Breuel’s group has also been working with grassroots organizations and survivor networks in Philadelphia to lobby for state legislation that would allow the city to enact stronger gun laws. This spring, Penn Against Gun Violence plans to collaborate with other Penn student groups and student groups from Drexel and Temple on various initiatives, including a march to end gun violence in Philadelphia.
Brueul started Penn Against Gun Violence after a threat against Philadelphia-area universities posted online on October 4th forced the criminology major and many other Philly students to choose between their education and their safety. Waiting out the threat in her dorm room, Breuel realized she no longer could shut herself off from the gun violence that faces Philadelphia and the nation.
“I was just sitting in my room thinking, I’m at this amazing school and I’m not in class right now and that’s such a problem,” Breuel says. “There should be nothing stopping me from getting my education and I shouldn’t have to choose between safety and education. A lot of people in Philadelphia do that every day.”
Until October, Breuel had spent years avoiding the realities of gun violence. A sophomore in high school in 2012, she lived an hour away from Newtown, Connecticut, where 20 first-graders were shot and killed in their classroom that December. She recalls getting off her school bus, and reading the news from Sandy Hook Elementary. “I saw the faces of the children and completely broke down,” Breuel says. “I went up to my room, cried myself to sleep and thought this was the worst thing ever.”
Afterwards, Breuel says, she stopped paying attention to the mass shootings that followed one after another. “I think a lot of people do that,” she says. “It hurts too much to care about what’s happening. People don’t want to see the faces of the kids. But you have to.”
But the October threat on Philadelphia universities—which followed the shooting death of nine people at Umpqua Community College in Oregon—forced Breuel to feel the terror that comes along with gun violence. “This is so much more real than it ever was to me. I’ve been ignoring it for way too long,” Breuel says.
Breuel knows it will take more than a march through town—or a gathering of college students—to really make a dent in the prevalence of gun violence around her. But she is part of a larger movement, from the President to presidential nominees to a growing number of activist groups that are increasingly demanding changes in the way we approach guns in this country.
“I was just sitting in my room thinking, I’m at this amazing school and I’m not in class right now and that’s such a problem,” Breuel says. “There should be nothing stopping me from getting my education and I shouldn’t have to choose between safety and education. A lot of people in Philadelphia do that every day.”

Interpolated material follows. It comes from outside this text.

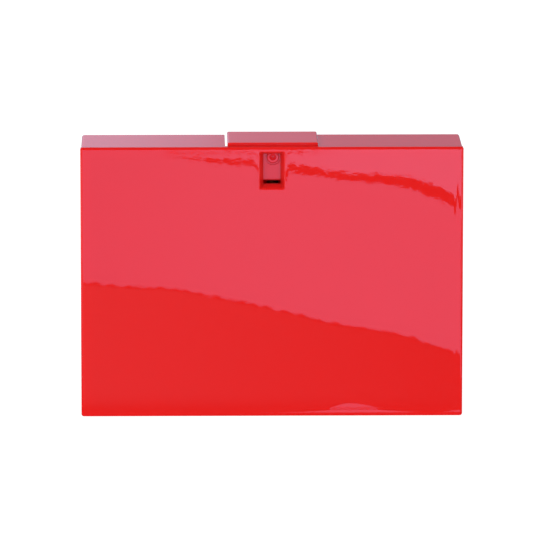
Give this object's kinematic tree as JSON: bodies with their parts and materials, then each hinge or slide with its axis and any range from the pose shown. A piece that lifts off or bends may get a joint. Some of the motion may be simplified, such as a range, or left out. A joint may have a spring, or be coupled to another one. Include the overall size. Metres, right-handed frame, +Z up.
{
  "type": "perfume atomiser",
  "caption": "Flat upright perfume atomiser: glossy rectangular case round a glass flacon, recessed nozzle window in front, wide push button in the top edge.",
  "frame": {"origin": "middle of the case's footprint, on the surface that it stands on", "axes": "+Z up towards the push button, +X to the right as seen from the nozzle's side, and the nozzle window faces -Y"},
  "size_m": [0.114, 0.024, 0.0825],
  "materials": {
    "case_gloss": "polished, moulded-in red",
    "button_gloss": "polished, moulded-in red",
    "head_gloss": "satin-gloss moulded red",
    "insert_gloss": "glossy moulded red",
    "ferrule_metal": "bright anodised, crimped",
    "pump_plastic": "natural white moulding",
    "stem_plastic": "tinted moulding, red-brown",
    "seal_rubber": "soft, matte",
    "spring_steel": "drawn stainless",
    "tube_plastic": "translucent natural",
    "flacon_glass": "clear flint glass",
    "fragrance_liquid": "clear, faintly amber liquid",
    "cushion_felt": "dark pressed felt"
  },
  "bodies": {
    "case": {"front_panel": "case_gloss", "rear_shell": "case_gloss", "flacon": "flacon_glass", "fragrance": "fragrance_liquid", "ferrule": "ferrule_metal", "neck_gasket": "seal_rubber", "pump_housing": "pump_plastic", "turret": "pump_plastic", "stem_seal": "seal_rubber", "dip_tube": "tube_plastic", "return_spring": "spring_steel", "face_pads": "cushion_felt", "base_pads": "cushion_felt", "side_pads": "cushion_felt", "shoulder_pads": "cushion_felt"},
    "button": {"button_cap": "button_gloss", "spray_head": "head_gloss", "nozzle_insert": "insert_gloss", "pump_stem": "stem_plastic", "piston": "pump_plastic"},
    "inlet_valve": {"inlet_ball": "spring_steel"}
  },
  "joints": [
    {"name": "button_press", "type": "slide", "parent": "case", "child": "button", "axis": [0, 0, -1], "range_m": [0, 0.0032], "stiffness_N_per_m": 800, "springref_m": -0.004, "deforming": ["return_spring"]},
    {"name": "ball_lift", "type": "slide", "parent": "case", "child": "inlet_valve", "axis": [0, 0, 1], "range_m": [0, 0.0006]}
  ]
}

Susan Sorenson, a Penn professor who has done extensive research into the prevention of violence, says all types of advocacy are needed for real progress on this issue.
“There are different domains that are needed to move an issue on the policy agenda,” says Sorenson, a faculty advisor to Breuel’s group “One of those is scientific research, which is what I do; another is personal experience, with survivors,”And then there’s what the population of the country itself wants and people organizing together to affect change—and that’s where Penn Against Gun Violence comes in.”
Breuel has always wanted to have a public service career. She is currently a volunteer firefighter in her hometown, for which she had to undergo active shooter training. She also is a tutor at Philadelphia Industrial Correctional Center, through the Petey Greene prisoner assistance program and attends weekly bible study.
As a student, a volunteer and a gun user, Breuel has seen both sides of the gun control issue. That, she says, has led her to her position: That owning a gun is equal to the responsibility of driving a car. People must acquire a license to drive a car, go through different checks to insure they are able to safely operate the vehicle, acquire insurance before they can go out on the streets. Those same checks should be there for guns. That is something she thinks the country is ready for.
“We are reaching a tipping point,” Breuel said. “People care about gun violence.”
Ed. note: A previous version of this story said that Breuel owned a gun and had shot a deer. She has only used a family member’s gun at a shooting range.